Selbst in der etablierten Politik ist die rebellische Tanzbewegung angekommen. Bei der Labour Partei in Großbritannien diskutierten Theoretiker_innen und Aktivist_innen im vergangenen Jahr unter dem Titel „Acid Corbynism“ einen gegenkulturellen Ansatz für eine Zukunft jenseits neoliberaler Politik. Das Konzept, inspiriert von dem nicht mehr fertiggestellten Buch „Acid Communism“ des Theoretikers Mark Fisher, wurde auf der alternativen Labour Konferenz „The World Transformed“ („Die Welt verändert“) präsentiert, inklusive einer Acid-House-Party.

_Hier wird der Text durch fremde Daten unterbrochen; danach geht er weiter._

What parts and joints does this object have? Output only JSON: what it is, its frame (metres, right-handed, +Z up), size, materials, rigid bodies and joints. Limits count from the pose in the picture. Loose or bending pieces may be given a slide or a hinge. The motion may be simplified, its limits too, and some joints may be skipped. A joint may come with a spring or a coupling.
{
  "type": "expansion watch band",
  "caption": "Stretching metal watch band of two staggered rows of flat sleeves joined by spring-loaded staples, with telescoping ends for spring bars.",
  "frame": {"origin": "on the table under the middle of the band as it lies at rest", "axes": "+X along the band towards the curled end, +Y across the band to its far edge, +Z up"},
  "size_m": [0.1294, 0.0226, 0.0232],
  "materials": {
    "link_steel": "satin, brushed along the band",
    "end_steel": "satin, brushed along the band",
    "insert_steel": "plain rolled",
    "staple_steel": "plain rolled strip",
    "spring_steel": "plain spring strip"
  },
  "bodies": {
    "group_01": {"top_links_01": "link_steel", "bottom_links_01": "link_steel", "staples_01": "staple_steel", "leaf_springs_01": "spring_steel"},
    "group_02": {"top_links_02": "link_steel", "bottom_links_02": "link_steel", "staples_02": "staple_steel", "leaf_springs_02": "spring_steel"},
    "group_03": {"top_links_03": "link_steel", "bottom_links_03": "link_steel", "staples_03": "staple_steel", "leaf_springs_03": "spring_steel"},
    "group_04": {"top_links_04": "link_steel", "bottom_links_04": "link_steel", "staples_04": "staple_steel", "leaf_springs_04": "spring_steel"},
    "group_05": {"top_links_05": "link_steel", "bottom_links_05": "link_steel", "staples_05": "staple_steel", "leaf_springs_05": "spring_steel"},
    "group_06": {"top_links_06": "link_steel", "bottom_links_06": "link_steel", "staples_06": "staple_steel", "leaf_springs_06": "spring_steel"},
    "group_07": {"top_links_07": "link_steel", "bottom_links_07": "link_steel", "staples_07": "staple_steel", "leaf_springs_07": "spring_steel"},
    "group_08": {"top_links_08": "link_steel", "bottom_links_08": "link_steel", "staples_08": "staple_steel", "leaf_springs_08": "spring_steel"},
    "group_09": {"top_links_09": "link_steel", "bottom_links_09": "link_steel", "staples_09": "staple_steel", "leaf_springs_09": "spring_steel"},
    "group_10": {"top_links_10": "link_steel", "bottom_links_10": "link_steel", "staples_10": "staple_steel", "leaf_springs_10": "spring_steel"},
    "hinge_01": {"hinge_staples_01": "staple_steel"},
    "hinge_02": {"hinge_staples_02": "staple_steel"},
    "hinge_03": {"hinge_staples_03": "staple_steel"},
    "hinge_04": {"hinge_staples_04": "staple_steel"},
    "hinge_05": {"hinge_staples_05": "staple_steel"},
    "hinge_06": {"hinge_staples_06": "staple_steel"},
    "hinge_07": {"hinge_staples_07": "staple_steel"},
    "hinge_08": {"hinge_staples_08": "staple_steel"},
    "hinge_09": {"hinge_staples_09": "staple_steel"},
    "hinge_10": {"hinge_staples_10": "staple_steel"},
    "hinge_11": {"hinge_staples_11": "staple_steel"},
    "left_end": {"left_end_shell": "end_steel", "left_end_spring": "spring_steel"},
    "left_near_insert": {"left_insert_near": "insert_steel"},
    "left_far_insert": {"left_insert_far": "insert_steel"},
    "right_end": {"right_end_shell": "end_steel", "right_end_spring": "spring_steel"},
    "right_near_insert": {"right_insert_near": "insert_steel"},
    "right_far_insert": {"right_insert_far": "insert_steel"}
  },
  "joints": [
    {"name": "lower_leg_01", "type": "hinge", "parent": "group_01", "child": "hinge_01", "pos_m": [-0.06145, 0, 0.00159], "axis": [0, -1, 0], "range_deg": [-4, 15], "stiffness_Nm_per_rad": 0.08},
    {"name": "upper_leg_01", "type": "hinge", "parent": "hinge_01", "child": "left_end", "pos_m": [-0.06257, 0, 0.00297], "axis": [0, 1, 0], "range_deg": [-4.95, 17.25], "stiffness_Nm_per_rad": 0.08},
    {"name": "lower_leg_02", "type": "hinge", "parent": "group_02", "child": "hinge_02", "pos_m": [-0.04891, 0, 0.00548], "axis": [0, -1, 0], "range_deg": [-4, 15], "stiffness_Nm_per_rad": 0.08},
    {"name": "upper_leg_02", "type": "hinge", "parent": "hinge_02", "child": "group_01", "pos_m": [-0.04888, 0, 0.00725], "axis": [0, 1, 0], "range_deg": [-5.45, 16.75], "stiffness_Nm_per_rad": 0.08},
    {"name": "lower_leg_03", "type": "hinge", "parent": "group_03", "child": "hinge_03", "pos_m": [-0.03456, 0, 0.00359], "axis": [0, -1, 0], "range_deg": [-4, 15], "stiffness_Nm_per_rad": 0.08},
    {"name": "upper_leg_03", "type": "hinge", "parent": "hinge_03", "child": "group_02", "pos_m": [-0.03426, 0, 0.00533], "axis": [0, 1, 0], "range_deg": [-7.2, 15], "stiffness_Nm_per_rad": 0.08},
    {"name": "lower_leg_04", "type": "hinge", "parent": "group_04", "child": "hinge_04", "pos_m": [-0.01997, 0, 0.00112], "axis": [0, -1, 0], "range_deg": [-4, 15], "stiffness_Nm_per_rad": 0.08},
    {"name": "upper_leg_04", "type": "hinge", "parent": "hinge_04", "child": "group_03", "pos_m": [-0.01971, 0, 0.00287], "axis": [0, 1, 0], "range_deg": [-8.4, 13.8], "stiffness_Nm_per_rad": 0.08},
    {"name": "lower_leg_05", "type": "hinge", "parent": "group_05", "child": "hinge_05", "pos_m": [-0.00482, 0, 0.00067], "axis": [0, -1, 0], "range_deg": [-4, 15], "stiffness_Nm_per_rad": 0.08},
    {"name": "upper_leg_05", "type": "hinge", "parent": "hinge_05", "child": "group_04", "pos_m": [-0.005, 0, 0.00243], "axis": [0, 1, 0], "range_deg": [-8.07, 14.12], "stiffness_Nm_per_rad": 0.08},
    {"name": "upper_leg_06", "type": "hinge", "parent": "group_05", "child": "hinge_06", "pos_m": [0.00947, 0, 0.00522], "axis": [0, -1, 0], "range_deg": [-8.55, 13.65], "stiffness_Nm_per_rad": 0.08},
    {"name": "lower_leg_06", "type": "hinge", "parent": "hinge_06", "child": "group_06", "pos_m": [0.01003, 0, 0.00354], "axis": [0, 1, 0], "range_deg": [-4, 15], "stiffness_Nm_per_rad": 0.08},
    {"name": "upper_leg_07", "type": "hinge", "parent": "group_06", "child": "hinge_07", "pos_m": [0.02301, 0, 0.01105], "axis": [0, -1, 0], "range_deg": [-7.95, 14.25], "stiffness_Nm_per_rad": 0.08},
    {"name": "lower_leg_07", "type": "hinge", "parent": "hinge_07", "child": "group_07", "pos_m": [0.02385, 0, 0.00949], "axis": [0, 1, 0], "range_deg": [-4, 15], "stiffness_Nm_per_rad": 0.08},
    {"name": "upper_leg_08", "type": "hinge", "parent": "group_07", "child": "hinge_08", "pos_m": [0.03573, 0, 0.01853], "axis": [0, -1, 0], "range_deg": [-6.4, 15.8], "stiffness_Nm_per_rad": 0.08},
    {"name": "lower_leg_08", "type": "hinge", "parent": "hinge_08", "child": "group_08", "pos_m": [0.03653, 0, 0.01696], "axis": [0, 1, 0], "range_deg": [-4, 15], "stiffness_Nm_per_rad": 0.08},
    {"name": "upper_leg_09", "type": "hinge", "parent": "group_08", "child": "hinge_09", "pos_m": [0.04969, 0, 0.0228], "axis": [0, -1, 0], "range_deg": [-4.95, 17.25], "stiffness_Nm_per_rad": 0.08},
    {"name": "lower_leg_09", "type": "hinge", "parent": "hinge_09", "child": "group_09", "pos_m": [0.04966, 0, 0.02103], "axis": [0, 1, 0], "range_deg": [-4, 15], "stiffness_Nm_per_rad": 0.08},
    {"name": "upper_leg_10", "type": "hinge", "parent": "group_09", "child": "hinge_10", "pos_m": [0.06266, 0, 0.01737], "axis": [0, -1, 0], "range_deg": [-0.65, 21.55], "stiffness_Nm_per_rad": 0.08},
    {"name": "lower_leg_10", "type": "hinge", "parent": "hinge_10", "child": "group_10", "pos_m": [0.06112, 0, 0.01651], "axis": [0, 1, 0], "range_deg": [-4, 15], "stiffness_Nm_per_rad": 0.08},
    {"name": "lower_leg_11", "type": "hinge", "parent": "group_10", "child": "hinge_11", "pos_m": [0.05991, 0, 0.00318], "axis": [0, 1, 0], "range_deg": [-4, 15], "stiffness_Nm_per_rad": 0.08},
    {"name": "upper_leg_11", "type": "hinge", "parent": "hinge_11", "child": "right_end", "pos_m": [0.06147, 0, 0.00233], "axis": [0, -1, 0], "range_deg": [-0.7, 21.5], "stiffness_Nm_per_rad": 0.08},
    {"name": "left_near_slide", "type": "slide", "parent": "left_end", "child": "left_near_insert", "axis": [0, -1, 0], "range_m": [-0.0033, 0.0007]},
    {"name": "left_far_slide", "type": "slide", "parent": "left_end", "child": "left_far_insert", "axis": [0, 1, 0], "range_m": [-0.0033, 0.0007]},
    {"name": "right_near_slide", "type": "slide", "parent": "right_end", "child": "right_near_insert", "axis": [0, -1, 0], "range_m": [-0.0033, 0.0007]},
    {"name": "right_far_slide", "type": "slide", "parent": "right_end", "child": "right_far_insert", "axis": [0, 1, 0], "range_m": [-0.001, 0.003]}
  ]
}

Acid House ist eine besonders minimalistische Spielart elektronischer Musik. Die Diskussion kreiste um den Aufbau einer „sozialistischen Tanzkultur“ und suchte nach einer sozialen Vision im Gemeinschaftsgefühl der Clubkultur. Dieses Gemeinschaftsgefühl soll laut den Aktivist_innen dabei helfen, die Gesellschaft mehr als Kollektiv zu verstehen, ein Modell, dass Margaret Thatcher zerstören wollte.
Nur: Was, außer guter Musik, bringen diese Protestpartys? Die Anti-AfD-Party in Berlin beispielsweise hat vor allem Mut gemacht und gezeigt, dass wir viele sind, die gegen die Erzählungen der Rechten einstehen. Die Linke ist ja nicht immer gut darin, Gemeinschaft zu stiften, doch unter dem Einfluss von Musik kreierte die Demo eine kraftvolle gemeinsame Erfahrung. Im Herzen dieser Erfahrung liegt ein Gefühl von familiärer Zugehörigkeit, die Club- und Festivalgänger mit ihren Mittanzenden entwickeln. Die Frage ist, ob und wie diese Form von temporärer Gemeinschaft auch die breitere Öffentlichkeit erreichen kann und daraus das Potential für einen Politikwandel erwachsen kann.
In London kamen einige hundert Teilnehmer_innen zu der „Reclaim The Streets“-Party, die am 23. Juni mittags in einer Fußgängerzone außerhalb der Shoreditch U-Bahn-Station stattfand. Mit einem Transparent das „Soziales Wohnen jetzt!“ forderte und einer Anlage, mit der für einige Stunden die Straßen beschallt wurden, war es eine bescheidene Version der Straßenbesetzungen der Vergangenheit. An das Original reichten sie nicht heran – aber ganz vergangen sind sie eben auch nicht.